On Thu, Dec 16, 2004 at 12:46:46PM -0500, Tom Lane wrote:
> IIRC, Rod Taylor did some work on supporting locks for non-table objects
> back around the beginning of the year. We rejected the patch for various
> reasons but you might be able to adopt some of it.
At the beggining of the past year, you mean? I found this:
From: Rod Taylor <rbt@rbt.ca>
To: PostgreSQL Patches <pgsql-patches@postgresql.org>
Date: 15 Feb 2003 19:50:46 -0500
Subject: Object (Domain) locking
http://archives.postgresql.org/pgsql-patches/2003-02/msg00093.php
In the archives, I see Bruce's message telling that it was applied, then
it was backed out for untold reasons, and nothing else happenned.
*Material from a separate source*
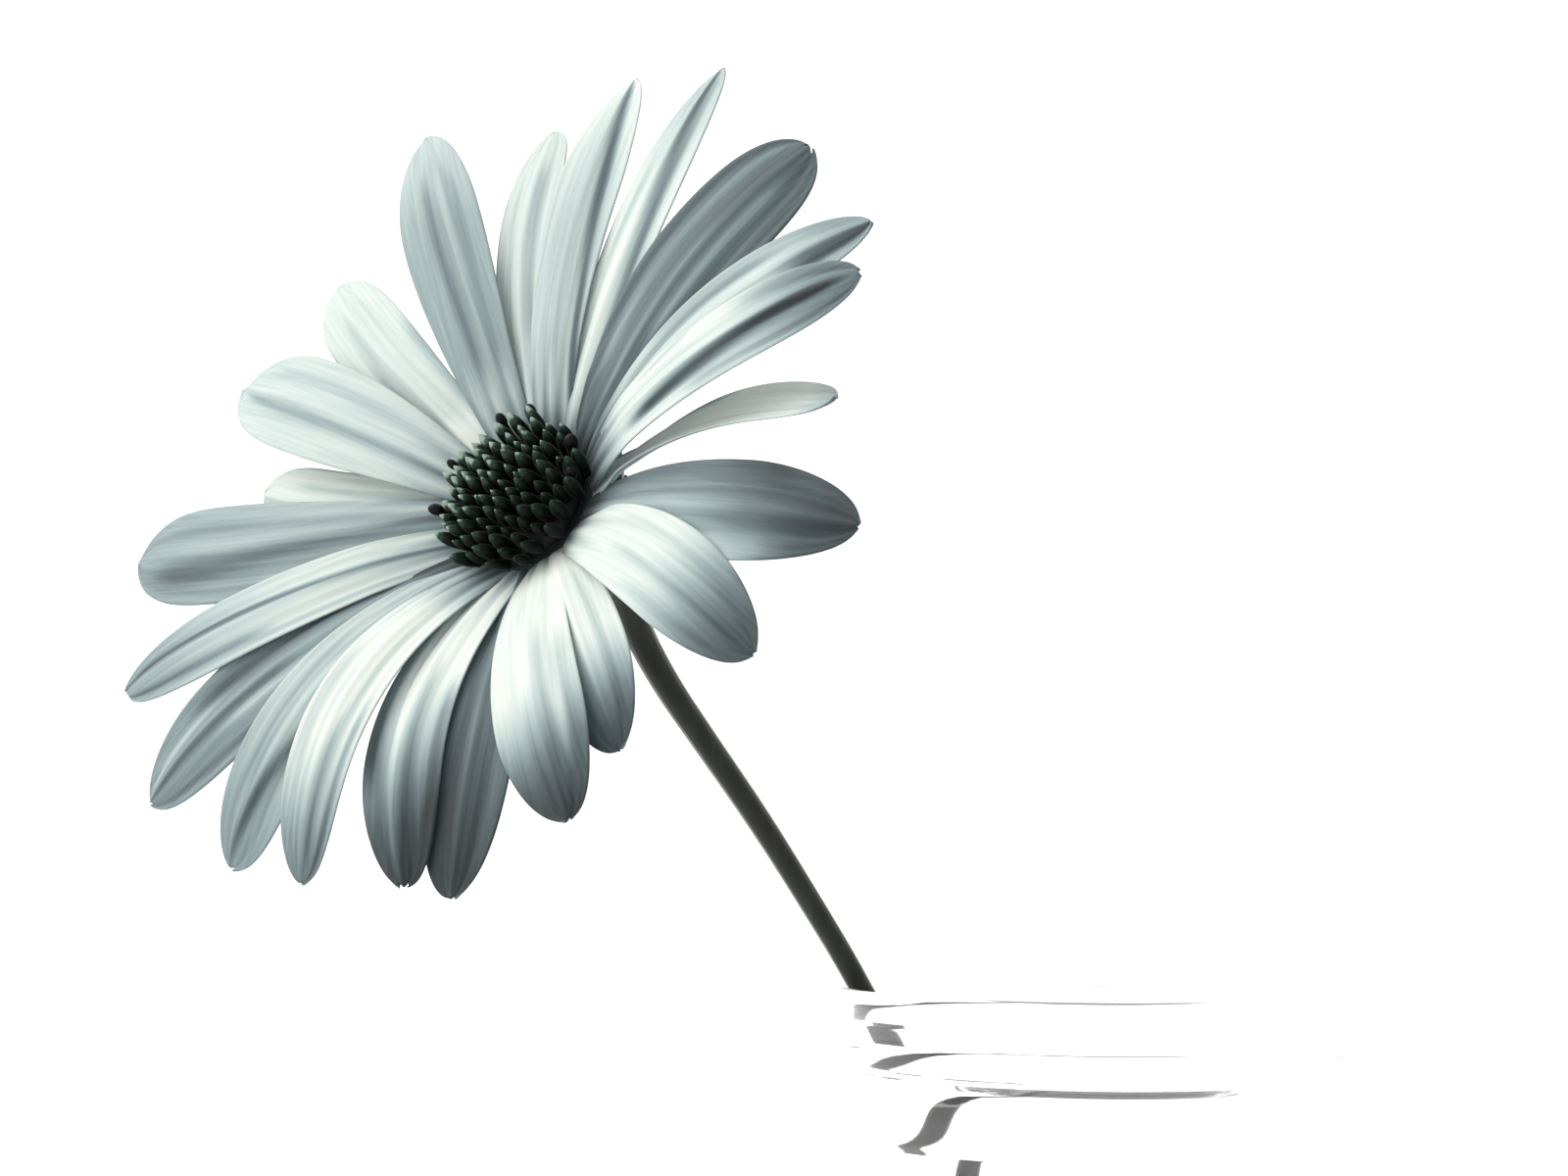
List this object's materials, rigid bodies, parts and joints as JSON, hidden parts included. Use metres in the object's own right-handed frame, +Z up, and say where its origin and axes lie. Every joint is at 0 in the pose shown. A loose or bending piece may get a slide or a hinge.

Does anyone remember why the patch was backed out? A pointer to the
archives would be most helpful.
> Or you could do something like the pg_xactlock hack. Basically you need
> a convention that identifies a LOCKTAG value as locking a particular
> user, such that it can't exactly equal any lock on a regular relation.
Hmm. The problem is that I need to lock users, groups and tablespaces,
so a single value won't do. I could create three special values
(pg_userlock, pg_grouplock, pg_tblspclock?), but at that point it
seems something more general is needed, like maybe Rod's patch.
--
Alvaro Herrera (<alvherre[@]dcc.uchile.cl>)
"Cuando no hay humildad las personas se degradan" (A. Christie)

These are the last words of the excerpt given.